Fiercely independent Harvard demands $2 billion in federal grants


Pictured: Harvard students support Hamas and criticize Israel during a campus demonstration.

Fiercely independent Harvard demands $2 billion in federal grants

With billions of dollars at stake at Harvard University, a Jewish activist says she has little sympathy for the antisemitic campus and its current court battle with the Trump administration.

Attorneys for Harvard are suing the Trump administration to demand access to $2.2. billion in grants that were frozen when the Ivy League school refused to comply with a lengthy list of demands from the U.S. Department of Education and the U.S. Department of Health and Human Services.

Those demands, referred to as “reforms” in the five-page letter, include big, detailed changes to the campus such as screening prospective international students for anti-American views; adopt a hiring and promotion policy for faculty and staff that is not based on a person’s race or sex; and end all DEI-related programs, offices, and initiatives on campus.

The letter also addresses anti-Israel protests on the school campus by demanding better disciplinary penalties for students who disrupt the campus and violate its rules, and for student groups that allow criminal activity, violence, and harassment.

The letter only uses the words “Jewish” and “antisemitism” once, but much of the letter is  directed at a campus that allowed its Jewish students to be harassed and bullied by faculty and fellow students. Only a few students were punished for that conduct, the letter states, and they were later rewarded with lighter punishments by Harvard after time went on.

Many of those incidents were described in detail in another related letter, sent to Harvard in June, from a federal antisemitism task force. Citing protests that called for genocide and blocked Jews from campus spaces, that investigation concluded Harvard was in “violent violation” of the U.S. Civil Rights Act.

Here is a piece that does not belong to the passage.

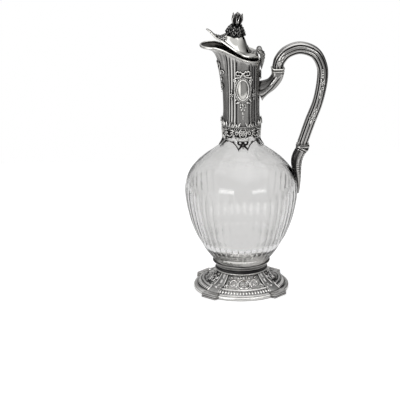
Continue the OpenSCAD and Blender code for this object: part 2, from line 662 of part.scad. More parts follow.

Harvard engaged in “racial hierarchies” in which antisemitism “festered” because some students are viewed as “oppressed,” the task force concluded.

Back in April, faced with making big reforms, Harvard President Alan Garber vowed the university "will not surrender its independence or relinquish its constitutional rights."

He also stated no political party “will dictate” what is taught and who can be hired at Harvard, but the private school is also in court demanding access to billions in federal grants and another $60 million in contracts.

Harvard is currently sitting on an endowment fund of $53.2 billion, the largest endowment in higher education in the world, which is managed by Harvard Management Company, Inc.

Masha Merkulova, a Jewish activist, leads a teen-centered Zionist organization named Club Z. She questions why Harvard needs taxpayers’ money with an endowment that large.

“If they do require government assistance, then they need to follow the rules just like the rest of us,” she tells AFN. “So they need to clean house. Get rid of the Jew haters, the haters of America."

During a court hearing this week over Harvard’s lawsuit, the federal judge suggested the Trump administration was making “ad-hoc” decisions to cancel Harvard’s research grants. Those grants are not antisemitic, U.S. District Judge Allison Burroughs said.

“Harvard claims the government is anti-Harvard. I reject that,” Michael Velchi, a Trump administration attorney, replied. “The government is pro-Jewish students at Harvard. The government is pro-Jewish faculty at Harvard.”